If three or more of these apply, the economic case for professional IT support is almost certainly positive — even before you factor in the risk exposure from inadequate security.
The True Cost of DIY IT
Businesses that calculate the cost of managed IT support against the cost of DIY IT almost always undercount the DIY side. The visible cost is zero or near-zero — some subscriptions, occasional emergency call-outs. The invisible cost is substantial:
- Opportunity cost of senior time — when the person managing IT is the founder or a senior manager, every hour spent on IT is an hour not spent on the business
- Downtime cost — unplanned outages in a business without proper monitoring and rapid-response support are longer and more frequent than in businesses with managed IT
- Security incident cost — the average cost of a data breach for an SMB now exceeds £65,000, and businesses without proper IT hygiene are significantly more exposed
- Technical debt — deferred IT decisions accumulate into expensive, disruptive migrations later
A founder spending four hours per week managing IT at an effective hourly rate of £150 is "spending" £600 per week — over £30,000 per year — on IT management. Most managed IT support contracts cost a fraction of that for significantly better outcomes.

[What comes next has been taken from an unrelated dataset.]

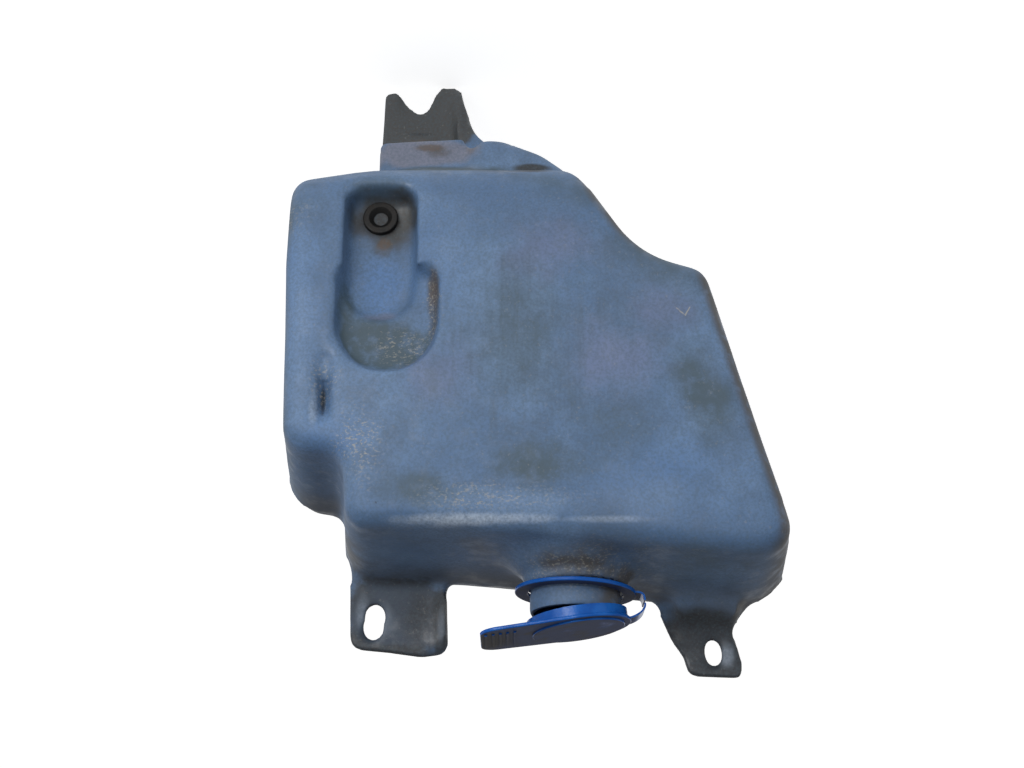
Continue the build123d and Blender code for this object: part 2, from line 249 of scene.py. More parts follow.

What Good IT Support Actually Looks Like
The managed IT market ranges from genuinely excellent to mediocre outsourced helpdesks with a monthly retainer. These are the criteria that distinguish one from the other:
- Proactive monitoring — they should be identifying and resolving issues before you notice them, not waiting for your call
- Clear SLAs — response and resolution times should be contractual, not aspirational
- Security integrated, not sold separately — patch management, endpoint protection, and backup monitoring should be part of the standard service
- A named account manager who knows your business — not a ticket queue with rotating staff
- Transparent reporting — you should receive regular reports on what was resolved, what's pending, and how your systems are performing
Finding the Right Partner
For businesses in the UK — particularly those in London and the South East, where the density of suppliers makes the evaluation process more complex — the selection process for a managed IT provider deserves proper due diligence. The cheapest option is rarely the right one; the question is what you need versus what you're paying for. For businesses that have been carrying IT debt for a while, the initial audit and remediation work can be as valuable as the ongoing support.
The Cybersecurity Dimension
No article on IT support in 2026 is complete without addressing cybersecurity directly. The threat landscape for SMBs has deteriorated significantly — not because attacks are more sophisticated, but because they are more automated and therefore more scalable. Ransomware groups now operate with the efficiency of software businesses, systematically targeting organisations that show the indicators of weak IT hygiene.
A good managed IT provider substantially reduces your attack surface through the basics: consistent patching, MFA enforcement, endpoint detection, and email filtering. Treating IT support and cybersecurity as inseparable disciplines — rather than separate procurement decisions — dramatically reduces the likelihood of a significant security incident.
The Right Time Is Usually Earlier Than You Think
The businesses that waited until a significant IT failure prompted them to professionalise their IT support almost universally wish they had done it sooner. Not because the failure was inevitable, but because the gap between "IT is fine" and "IT is actually a liability" is usually invisible until something goes wrong.
The right time to evaluate managed IT support is before you need it. When you have the headspace to choose well, negotiate properly, and onboard thoughtfully — rather than in the aftermath of an outage or a security incident, when every decision is made under pressure.